La Gauche : Tu dis « s’indigner », mais tout le monde s’indigne pour le moment. Des socialistes aux libéraux, de Magnette à Chastel, tout le monde politique dit « vous allez voir ce que vous allez voir, on va faire la guerre contre Caterpillar » et combattre les excès du système…
D.R. : C’est très drôle de voir les libéraux s’indigner alors que l’idéologie dans laquelle ils inscrivent toutes les décisions et toutes leurs politiques, conduit à ce type de phénomènes. Il faut le répéter en permanence. Les libéraux, mais pas seulement les libéraux, en fait des libéraux jusqu’aux sociaux-démocrates, on a considéré depuis des dizaines d’années qu’il fallait choyer et protéger les entreprises. C’est un social-démocrate allemand qui a dit que « les bénéfices d’aujourd’hui sont les investissements de demain et les emplois d’après-demain… » Nous sommes le surlendemain d’après-demain et les emplois on les attend toujours. Ça ne fonctionne pas.
Toute la politique est orientée vers les entreprises, elles deviennent un sujet de droit, du droit international, songeons au TTIP. Autre exemple, dans le débat sur l’impôt des sociétés, tout le monde dit, des libéraux aux sociaux-démocrates, que ça va être une réforme qui sera neutre sur le plan budgétaire. Personne ne dit que si c’est neutre sur le plan budgétaire, dès lors qu’il faut faire 8 milliards d’économies et que ce ne sont pas les entreprises qui vont payer, qui va passer à la caisse ? Ce sont évidemment les Services Publics, la Sécurité Sociale et donc les citoyens et les travailleurs en première ligne.

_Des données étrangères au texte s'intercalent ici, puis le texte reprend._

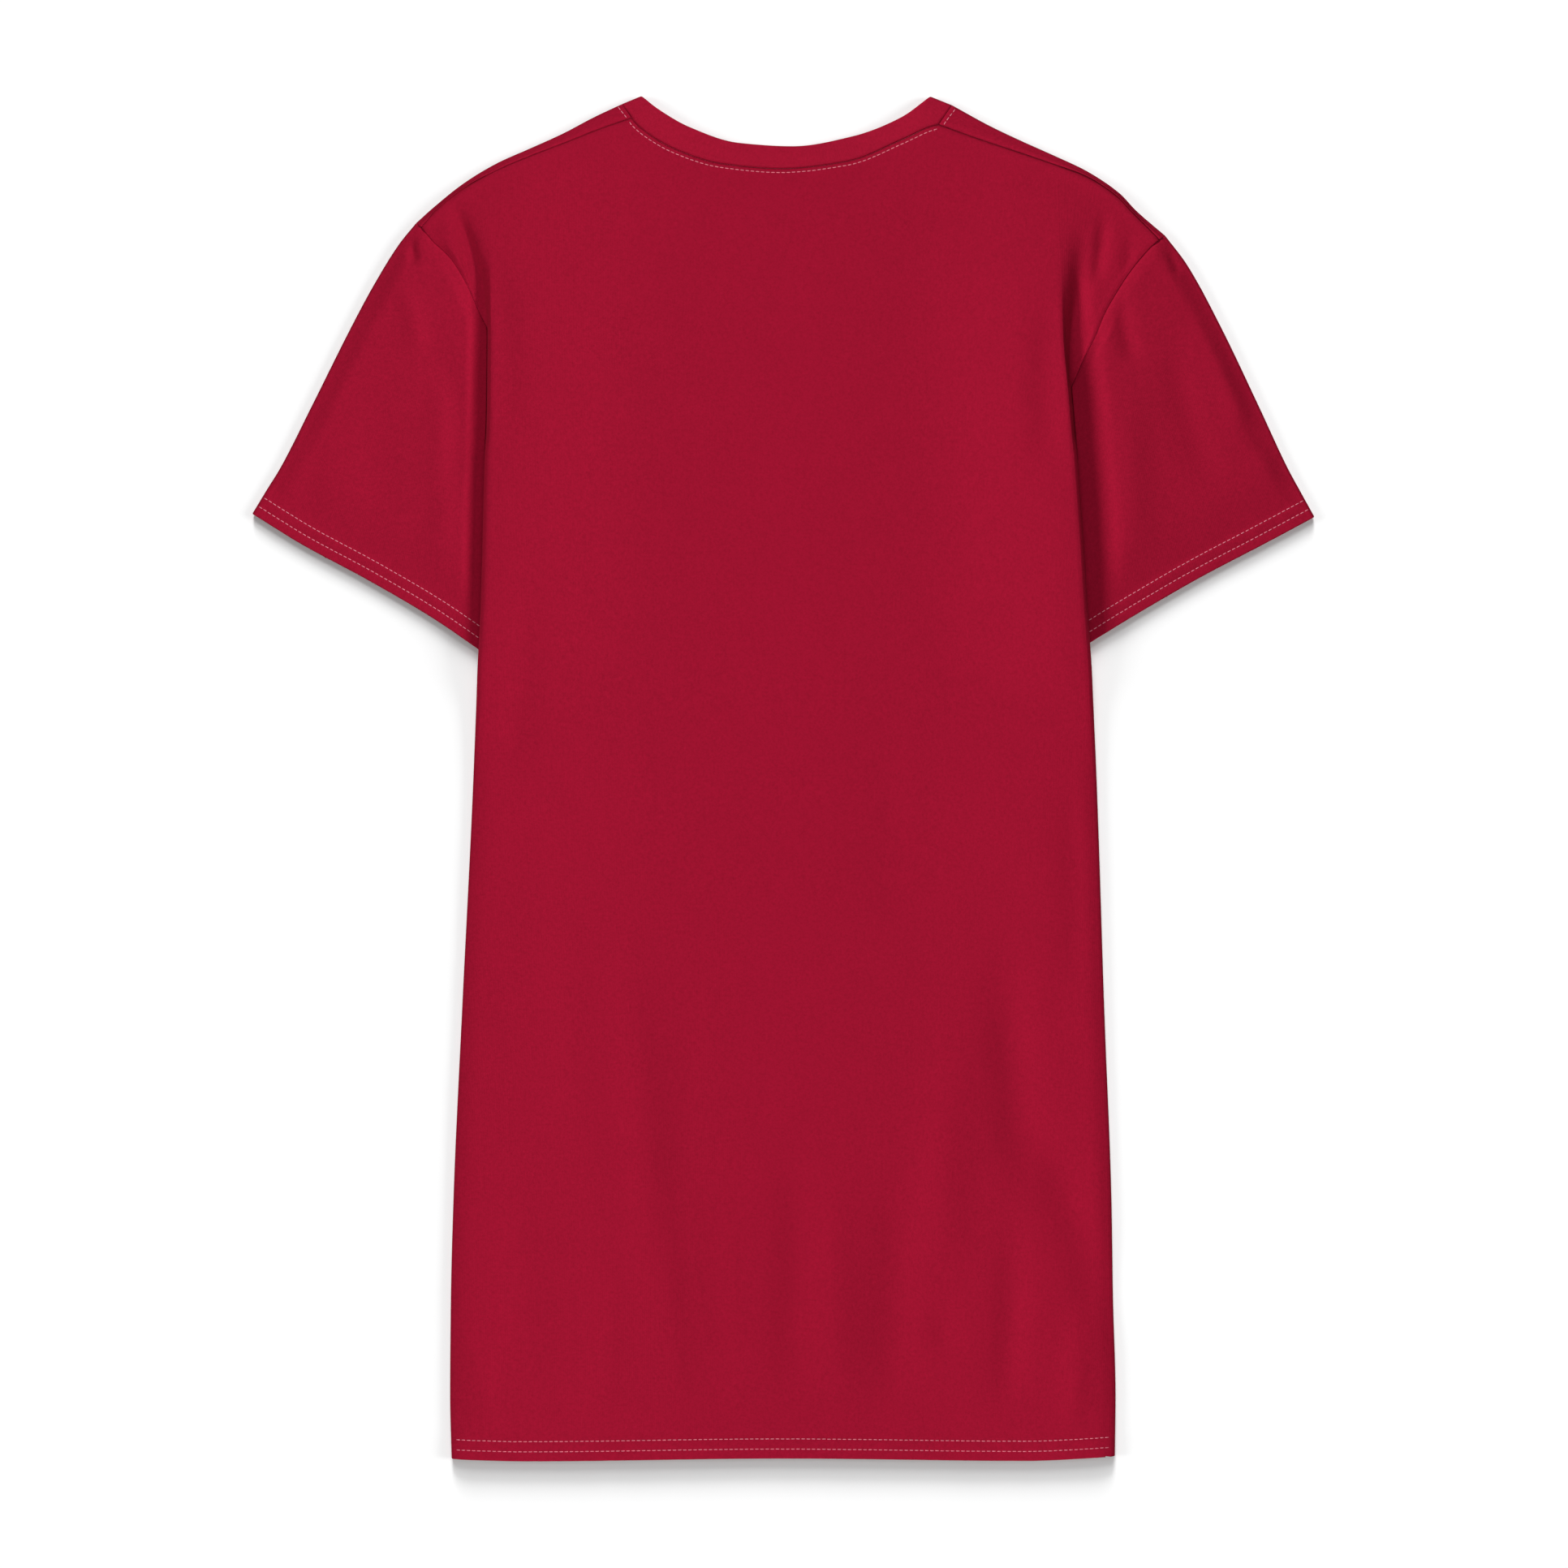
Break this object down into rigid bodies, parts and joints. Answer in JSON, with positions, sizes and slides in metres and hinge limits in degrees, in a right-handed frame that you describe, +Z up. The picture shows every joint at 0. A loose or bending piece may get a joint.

L’ entreprise « Belgique »…
Dans le système capitaliste dans lequel on est, on protège les entreprises, soi-disant parce qu’on en attend qu’elles créent de l’emploi et parce qu’elles seraient réputées comme étant en difficulté. Regardons Caterpillar : ce qu’il présente comme caractéristique du point de vue de ses comptes, est exactement ce qu’on a pu mesurer sur l’ensemble des entreprises (non financières) qui déposent leurs comptes à la BNB. En 2014 on a aggloméré les comptes de +/- 390.000 entreprises en Belgique et on arrive au même phénomène. Un « effet ciseaux » comme indique l’économiste français Michel Husson, c’est-à-dire un tassement du Chiffre d’Affaires de entreprises, un bénéfice qui stagne (57 milliards de Bénéfices pour ces 390.000 entreprises dont la masse salariale est de 128 milliards) et surtout que les dividendes distribués sont en croissance permanente (à l’exception de l’année charnière de la crise en 2008). En 2014, le taux de prélèvement (rapport entre le bénéfice et les dividendes) atteint des sommets. Sur les 57 milliards de bénéfices réalisés par les entreprises en 2014, il a été distribué 53,6 milliards de dividendes soit plus de 93%. La question qui se pose c’est « si on ponctionne 93% des bénéfices, avec quoi est-ce qu’on fait les investissements de demain et les emplois d’après-demain ? »
Ce système ne marche pas. On continue à faire des cadeaux aux entreprises, on essaie d’attirer les entreprises avec les intérêts notionnels, avec une fiscalité réduite, et on donne un rapport de forces aux entreprises qui deviennent grosses, qui deviennent énormes, qui ont un Chiffre d’Affaires qui dépasse le PIB de certains pays… A un moment donné ce sont elles qui décident de tout… Le paroxysme, c’est le TTIP ou l’AGCS dans lesquels il était prévu (cela ne semble plus à l’ordre du jour pour le moment) des tribunaux arbitraux où, en dehors de tout contrôle démocratique, une multinationale pourra attraire en justice un Etat parce qu’il aurait l’outrecuidance de développer une politique fiscale, sanitaire, environnementale, ou une politique de Services Publics. N’importe quelle norme qu’un Etat va pouvoir édicter, pour peu que cette norme ne soit générale, pourrait être attaquée. On est bien dans la construction d’un système juridique où l’on place les entreprises comme sujet de droit avec des droits supérieurs à ceux des citoyens.
Je pense qu’un des objectifs ambitieux auxquels on devrait s’atteler, c’est, à l’image de ce qui s’est fait en 1948 avec la déclaration universelle des Droits de l’Homme, c’est de rédiger une déclaration universelle des droits -et surtout des devoirs- des entreprises transnationales qui permettrait de garantir que les normes sociales, environnementales, etc… et simplement l’avis des citoyens soient une norme de droit supérieur à ce qu’on autorise aux entreprises.